* Begin Data section *

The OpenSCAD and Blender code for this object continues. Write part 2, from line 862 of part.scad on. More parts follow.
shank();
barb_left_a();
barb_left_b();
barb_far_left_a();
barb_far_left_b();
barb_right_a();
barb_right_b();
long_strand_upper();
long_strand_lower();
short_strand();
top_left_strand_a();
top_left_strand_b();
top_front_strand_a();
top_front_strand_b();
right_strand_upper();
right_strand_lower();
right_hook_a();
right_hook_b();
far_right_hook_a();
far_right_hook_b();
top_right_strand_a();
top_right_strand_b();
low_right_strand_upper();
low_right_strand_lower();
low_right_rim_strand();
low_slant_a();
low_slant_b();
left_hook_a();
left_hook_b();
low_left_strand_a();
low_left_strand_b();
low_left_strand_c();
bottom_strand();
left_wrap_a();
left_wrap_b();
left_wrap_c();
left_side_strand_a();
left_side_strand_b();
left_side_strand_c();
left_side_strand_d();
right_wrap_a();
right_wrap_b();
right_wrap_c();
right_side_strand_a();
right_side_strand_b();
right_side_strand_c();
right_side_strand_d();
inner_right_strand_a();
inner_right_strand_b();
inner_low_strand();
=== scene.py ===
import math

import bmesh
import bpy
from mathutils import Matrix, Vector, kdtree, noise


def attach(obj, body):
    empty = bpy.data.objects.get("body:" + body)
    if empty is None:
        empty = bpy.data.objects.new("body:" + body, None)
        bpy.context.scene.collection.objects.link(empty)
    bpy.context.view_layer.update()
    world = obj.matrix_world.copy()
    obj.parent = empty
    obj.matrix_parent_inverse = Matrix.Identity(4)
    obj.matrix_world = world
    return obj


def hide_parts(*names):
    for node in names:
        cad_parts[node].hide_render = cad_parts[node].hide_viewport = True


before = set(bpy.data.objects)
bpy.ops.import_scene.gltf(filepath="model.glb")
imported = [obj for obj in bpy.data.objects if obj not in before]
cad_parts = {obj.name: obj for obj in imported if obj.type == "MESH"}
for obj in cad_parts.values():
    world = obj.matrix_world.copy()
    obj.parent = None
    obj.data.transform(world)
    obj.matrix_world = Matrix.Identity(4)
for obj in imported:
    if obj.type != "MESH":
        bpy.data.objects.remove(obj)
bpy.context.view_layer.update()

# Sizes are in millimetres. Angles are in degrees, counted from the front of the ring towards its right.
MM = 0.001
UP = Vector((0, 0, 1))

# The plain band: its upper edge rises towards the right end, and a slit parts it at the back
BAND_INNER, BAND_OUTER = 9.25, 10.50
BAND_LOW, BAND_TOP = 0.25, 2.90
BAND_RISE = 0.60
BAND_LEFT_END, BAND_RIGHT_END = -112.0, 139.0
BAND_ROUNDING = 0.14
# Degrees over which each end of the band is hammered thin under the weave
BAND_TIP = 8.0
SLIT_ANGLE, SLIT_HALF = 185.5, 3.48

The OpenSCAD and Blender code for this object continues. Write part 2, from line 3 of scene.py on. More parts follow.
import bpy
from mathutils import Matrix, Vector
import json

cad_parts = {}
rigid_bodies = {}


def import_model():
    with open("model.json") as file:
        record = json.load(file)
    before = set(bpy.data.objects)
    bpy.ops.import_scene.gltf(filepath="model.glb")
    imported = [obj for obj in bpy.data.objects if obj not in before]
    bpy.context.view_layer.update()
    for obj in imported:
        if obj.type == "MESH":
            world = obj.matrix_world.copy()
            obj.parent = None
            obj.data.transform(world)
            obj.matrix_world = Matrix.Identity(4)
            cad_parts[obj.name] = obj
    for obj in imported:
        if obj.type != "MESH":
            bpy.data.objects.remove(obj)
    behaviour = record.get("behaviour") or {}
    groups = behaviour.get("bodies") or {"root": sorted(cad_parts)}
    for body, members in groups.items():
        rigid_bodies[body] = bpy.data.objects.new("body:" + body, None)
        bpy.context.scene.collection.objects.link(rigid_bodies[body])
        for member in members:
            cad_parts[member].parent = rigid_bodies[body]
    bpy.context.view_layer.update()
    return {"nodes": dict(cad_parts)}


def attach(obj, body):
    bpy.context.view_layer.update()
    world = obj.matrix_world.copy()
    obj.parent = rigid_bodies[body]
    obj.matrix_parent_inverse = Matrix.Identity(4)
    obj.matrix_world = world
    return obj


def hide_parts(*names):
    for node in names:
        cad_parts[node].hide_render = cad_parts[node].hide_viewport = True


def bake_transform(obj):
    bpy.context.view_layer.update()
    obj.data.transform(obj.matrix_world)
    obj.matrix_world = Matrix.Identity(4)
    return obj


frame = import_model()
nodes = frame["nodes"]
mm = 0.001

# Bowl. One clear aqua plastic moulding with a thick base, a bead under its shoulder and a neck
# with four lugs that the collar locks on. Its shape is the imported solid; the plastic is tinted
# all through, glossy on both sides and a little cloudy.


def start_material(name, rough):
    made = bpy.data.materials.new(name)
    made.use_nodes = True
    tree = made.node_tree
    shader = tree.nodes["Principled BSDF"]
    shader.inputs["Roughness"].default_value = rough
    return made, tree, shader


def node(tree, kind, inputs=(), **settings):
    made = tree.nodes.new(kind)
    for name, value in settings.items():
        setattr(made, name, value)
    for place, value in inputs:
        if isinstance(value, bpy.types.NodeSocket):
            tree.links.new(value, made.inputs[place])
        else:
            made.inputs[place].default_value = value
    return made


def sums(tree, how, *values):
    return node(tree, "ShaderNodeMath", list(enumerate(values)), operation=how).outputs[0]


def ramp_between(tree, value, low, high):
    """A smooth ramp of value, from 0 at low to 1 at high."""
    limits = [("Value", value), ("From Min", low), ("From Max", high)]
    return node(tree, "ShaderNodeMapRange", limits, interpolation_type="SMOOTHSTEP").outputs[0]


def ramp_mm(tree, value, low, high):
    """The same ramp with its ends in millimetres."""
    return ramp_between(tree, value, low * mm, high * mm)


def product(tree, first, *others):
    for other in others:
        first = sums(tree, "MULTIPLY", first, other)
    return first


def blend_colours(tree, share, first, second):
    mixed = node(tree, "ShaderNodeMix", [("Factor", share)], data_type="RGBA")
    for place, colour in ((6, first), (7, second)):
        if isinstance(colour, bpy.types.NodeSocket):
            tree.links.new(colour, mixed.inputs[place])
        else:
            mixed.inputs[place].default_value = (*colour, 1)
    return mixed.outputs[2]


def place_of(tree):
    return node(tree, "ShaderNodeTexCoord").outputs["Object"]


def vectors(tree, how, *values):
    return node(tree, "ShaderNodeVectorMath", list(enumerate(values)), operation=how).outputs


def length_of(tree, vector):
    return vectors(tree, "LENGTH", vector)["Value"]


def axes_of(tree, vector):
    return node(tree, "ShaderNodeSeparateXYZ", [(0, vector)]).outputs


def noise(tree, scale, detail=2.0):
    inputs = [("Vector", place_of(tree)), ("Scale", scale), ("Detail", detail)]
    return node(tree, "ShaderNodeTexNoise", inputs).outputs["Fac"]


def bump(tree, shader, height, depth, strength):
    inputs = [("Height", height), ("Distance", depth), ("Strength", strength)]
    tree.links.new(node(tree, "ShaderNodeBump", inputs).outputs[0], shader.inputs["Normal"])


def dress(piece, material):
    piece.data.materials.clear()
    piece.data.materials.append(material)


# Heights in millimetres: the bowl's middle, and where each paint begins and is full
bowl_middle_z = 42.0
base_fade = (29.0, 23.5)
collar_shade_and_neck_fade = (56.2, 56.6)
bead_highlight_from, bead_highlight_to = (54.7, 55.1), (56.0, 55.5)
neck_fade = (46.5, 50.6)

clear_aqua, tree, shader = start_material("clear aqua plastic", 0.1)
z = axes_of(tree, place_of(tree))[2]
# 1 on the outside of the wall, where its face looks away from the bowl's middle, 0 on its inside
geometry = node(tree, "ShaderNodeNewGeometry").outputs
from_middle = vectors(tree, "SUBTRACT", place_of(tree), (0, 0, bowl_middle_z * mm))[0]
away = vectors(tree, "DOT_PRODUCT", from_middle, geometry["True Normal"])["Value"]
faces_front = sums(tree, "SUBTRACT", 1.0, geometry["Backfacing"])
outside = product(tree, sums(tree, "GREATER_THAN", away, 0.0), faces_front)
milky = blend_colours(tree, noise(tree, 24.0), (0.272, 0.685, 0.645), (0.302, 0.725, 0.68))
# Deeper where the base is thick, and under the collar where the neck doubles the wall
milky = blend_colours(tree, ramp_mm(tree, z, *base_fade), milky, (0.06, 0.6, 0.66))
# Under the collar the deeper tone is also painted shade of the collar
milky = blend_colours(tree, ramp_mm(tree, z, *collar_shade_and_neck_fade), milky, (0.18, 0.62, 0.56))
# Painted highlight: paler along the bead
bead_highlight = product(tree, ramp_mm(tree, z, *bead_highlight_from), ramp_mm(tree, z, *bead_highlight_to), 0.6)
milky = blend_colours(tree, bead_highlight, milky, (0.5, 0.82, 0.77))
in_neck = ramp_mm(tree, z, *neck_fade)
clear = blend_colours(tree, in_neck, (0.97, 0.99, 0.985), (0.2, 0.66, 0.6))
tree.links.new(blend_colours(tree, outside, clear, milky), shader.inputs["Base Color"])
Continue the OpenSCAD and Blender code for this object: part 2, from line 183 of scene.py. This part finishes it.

* End Data section *

### [Task prompt]
Quote word for word every line from the one that has "low_right_strand_upper();" through the one that has "obj.parent = empty".

### [Correct answer]
low_right_strand_upper();
low_right_strand_lower();
low_right_rim_strand();
low_slant_a();
low_slant_b();
left_hook_a();
left_hook_b();
low_left_strand_a();
low_left_strand_b();
low_left_strand_c();
bottom_strand();
left_wrap_a();
left_wrap_b();
left_wrap_c();
left_side_strand_a();
left_side_strand_b();
left_side_strand_c();
left_side_strand_d();
right_wrap_a();
right_wrap_b();
right_wrap_c();
right_side_strand_a();
right_side_strand_b();
right_side_strand_c();
right_side_strand_d();
inner_right_strand_a();
inner_right_strand_b();
inner_low_strand();
=== scene.py ===
import math

import bmesh
import bpy
from mathutils import Matrix, Vector, kdtree, noise


def attach(obj, body):
    empty = bpy.data.objects.get("body:" + body)
    if empty is None:
        empty = bpy.data.objects.new("body:" + body, None)
        bpy.context.scene.collection.objects.link(empty)
    bpy.context.view_layer.update()
    world = obj.matrix_world.copy()
    obj.parent = empty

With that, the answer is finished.